Quote the whole listing verbatim.

### Data shown
• • •

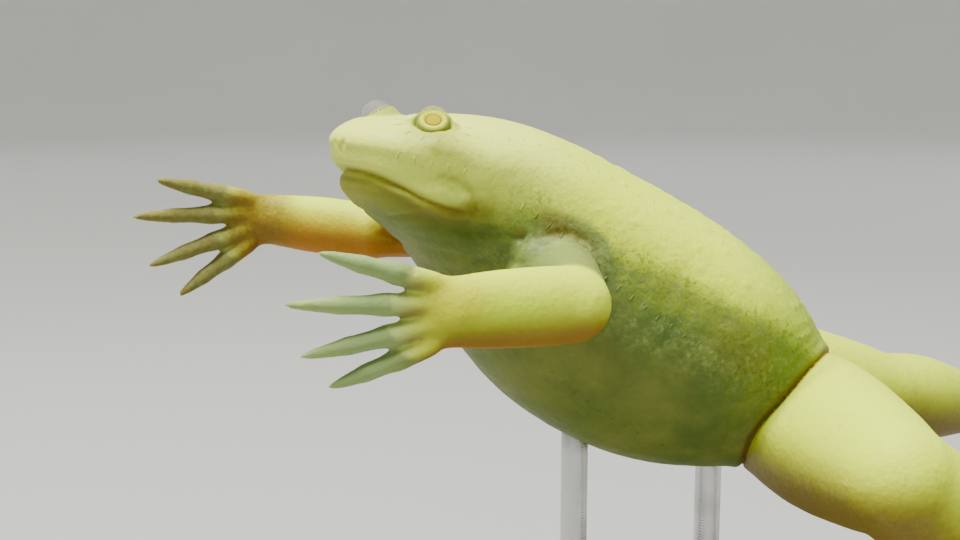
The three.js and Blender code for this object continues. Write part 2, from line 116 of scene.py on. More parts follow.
EYE_AT, EYE_SIDE, EYE_RISE = 11.0, 6.6, 3.95
EYE_RADIUS = 2.5
EYE_BALL = 2.25
EYE_LOOK = (0.52, 0.47, 0.71)
CORNEA_RADIUS = 2.05
CORNEA_FORWARD = 1.0
MOUND_RADIUS = 2.86
MOUND_BACK = 0.1
SOCKET_RIM = 0.75
NOSTRIL = (0.3, 1.1, -0.3)
FEELER = (9.2, 10.4, 1.4)

# The front of the eye's ball: distance from its axis and height over its middle
PUPIL = [(0, 1.36), (0.4, 1.35), (0.75, 1.31), (0.98, 1.24), (1.06, 1.18)]
IRIS = [(1.12, 1.24), (1.25, 1.32), (1.45, 1.34), (1.65, 1.3), (1.8, 1.2)]

# Swellings of the cheek: distance from the snout, height over the spine, spread along and up, amount
CHEEKS = [
    (11.2, -4.0, 0.9, 0.7, 0.24),
    (13.9, -4.8, 0.9, 0.7, 0.26),
    (9.4, -3.0, 1.4, 0.7, 0.1),
]

# Folds seen from the side: distances from the snout and heights over the spine, then depth and width
MOUTH_FOLD = [(10.8, -2.1), (12.6, -2.3), (14.2, -3.2), (15.3, -4.4), (16.0, -6.0)]
CHEEK_FOLDS = [
    ([(9.4, -2.9), *MOUTH_FOLD], 0.24, 0.4),
    ([(11.0, -3.2), (12.6, -3.9), (13.4, -4.8)], 0.2, 0.28),
    ([(15.8, -3.0), (17.4, -3.8), (18.4, -5.4)], 0.2, 0.4),
]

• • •

### Output of the exercise
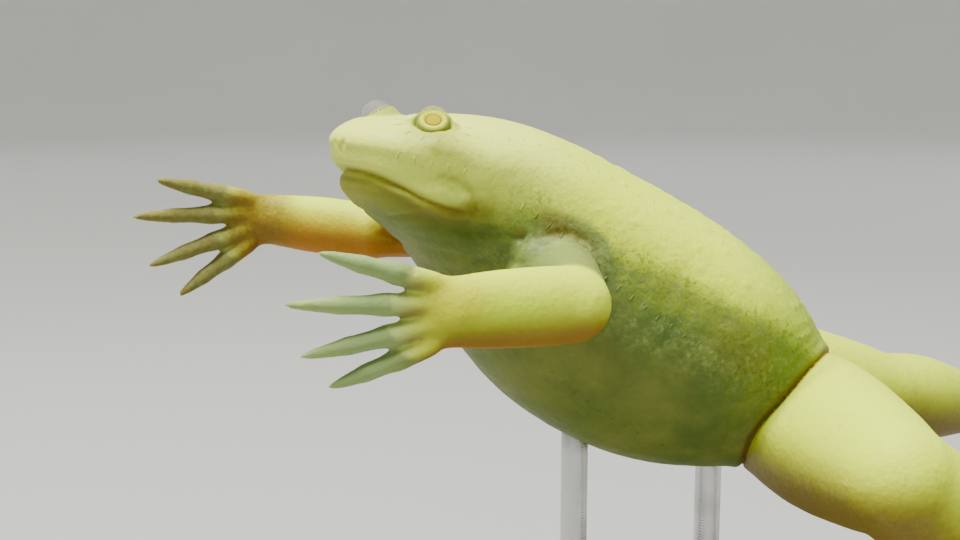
The three.js and Blender code for this object continues. Write part 2, from line 116 of scene.py on. More parts follow.
EYE_AT, EYE_SIDE, EYE_RISE = 11.0, 6.6, 3.95
EYE_RADIUS = 2.5
EYE_BALL = 2.25
EYE_LOOK = (0.52, 0.47, 0.71)
CORNEA_RADIUS = 2.05
CORNEA_FORWARD = 1.0
MOUND_RADIUS = 2.86
MOUND_BACK = 0.1
SOCKET_RIM = 0.75
NOSTRIL = (0.3, 1.1, -0.3)
FEELER = (9.2, 10.4, 1.4)

# The front of the eye's ball: distance from its axis and height over its middle
PUPIL = [(0, 1.36), (0.4, 1.35), (0.75, 1.31), (0.98, 1.24), (1.06, 1.18)]
IRIS = [(1.12, 1.24), (1.25, 1.32), (1.45, 1.34), (1.65, 1.3), (1.8, 1.2)]

# Swellings of the cheek: distance from the snout, height over the spine, spread along and up, amount
CHEEKS = [
    (11.2, -4.0, 0.9, 0.7, 0.24),
    (13.9, -4.8, 0.9, 0.7, 0.26),
    (9.4, -3.0, 1.4, 0.7, 0.1),
]

# Folds seen from the side: distances from the snout and heights over the spine, then depth and width
MOUTH_FOLD = [(10.8, -2.1), (12.6, -2.3), (14.2, -3.2), (15.3, -4.4), (16.0, -6.0)]
CHEEK_FOLDS = [
    ([(9.4, -2.9), *MOUTH_FOLD], 0.24, 0.4),
    ([(11.0, -3.2), (12.6, -3.9), (13.4, -4.8)], 0.2, 0.28),
    ([(15.8, -3.0), (17.4, -3.8), (18.4, -5.4)], 0.2, 0.4),
]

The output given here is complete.